В 1937 году голландское правительство выделило средства для закупки 36 модернизированных многоцелевых боевых самолётов Fokker D.XXI для собственных ВВС. Первая серийная машина взлетела в Схипхоле 20 июля 1938 года[4] и была испытан лётчиками-инструкторами вторым лейтенантом запаса де Звааном и капитаном Ван Гемерном. Последняя из 36 выпущенных машин была передана лётным частям ВВС 8 сентября 1939 года[5]. Самолёты несли бортовые серийные номера 212—247. После испытаний машины перегонялись из Схипхола на голландскую авиабазу в Сустерберге.

Экспортные варианты

Параллельно продажи самолётов собственным ВВС, фирма Фоккер освоила и экспортную продажу своего самолёта.

Дания

В июле 1937 года Дания закупила два экземпляра, идентичные прототипу, с двигателем Mercury VI-S (самолёты получили обозначения J-41 и J-42), которые прибыли в Копенгаген 29 апреля 1938 года. Самолёты отличались друг от друга винтами — J-41 был оснащен двухлопастным, а J-42 трёхлопастным. Датчане также приобрели производственную лицензию для Королевского армейского авиазавода в Копенгагене, который впоследствии выпустил 10 машин (J-43 — J-52). Три первых датских самолётов были выпущены к концу 1939 года. Машины датского производства оснащались двигателем Mercury VIII и несли два 7,9-мм пулемёта системы Мадсена выпускавшихся компанией DISA. Один из самолётов (J-47), в экспериментальном порядке был оснащен двумя 20-мм пушками Madsen в подкрыльевых гондолах[6].

Финляндия

18 ноября 1936 года финское правительство обратилось с просьбой продать 7 D.XXI, оснащенные двигателем Bristol Mercury VIII и вооружённые 4-мя пулемётами (2 в крыле и 2 над мотором) и предоставить лицензию на изготовление 14 истребителей. 7 мая 1937 года контракт был подписан, а 15 июня его дополнили лицензией ещё на 21 самолёт. Первой партии из 7 машин, финны присвоили номера FR-76 — FR-82. Первая из машин голландской постройки была готова в августе 1937 года и показала превосходство над прототипом, что в свою очередь также повлияло на решение голландских ВВС о замене двигателя на своих машинах.
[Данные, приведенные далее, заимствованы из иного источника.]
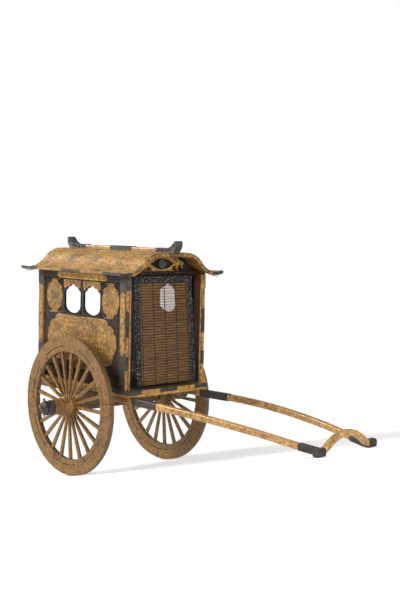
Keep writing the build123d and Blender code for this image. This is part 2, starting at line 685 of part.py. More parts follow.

С октября 1938 года, когда был собран первый финский самолёт, развернулась лицензионная постройка D.XXI на государственном авиазаводе «Валтион лентоконетехдас» в Тампере. Финских специалистов привлекла в первую очередь технологическая простота машины, для производства которой не требовалось дорогого оборудования, сложной оснастки и большого количества высококвалифицированных специалистов. При этом они внесли в конструкцию машин дальнейшие изменения. Вместо одинарного подкоса крепления стабилизатора установили двойной V-образный. На закабинном гаргроте появилась дополнительная прямоугольная прозрачная панель для улучшения обзора задней полусферы. Несколько изменился и верхний узел подвески руля поворота. Самолёты оснащались современным рефлекторным прицелом Revi 3[7] , в отличие от голландских, оснащаемых коллиматорным (кольцо с мушкой). Также на самолёты ставились двигатели Mercury VII финского производства. Машины выпускались двумя сериями: с номерами FR-83 — FR-96 в ноябре 1938 — марте 1939 года и FR-97 — FR-117 в марте — июле 1939 года (всего 35 штук). Последний из них покинул сборочный цех 27 июля 1939 года.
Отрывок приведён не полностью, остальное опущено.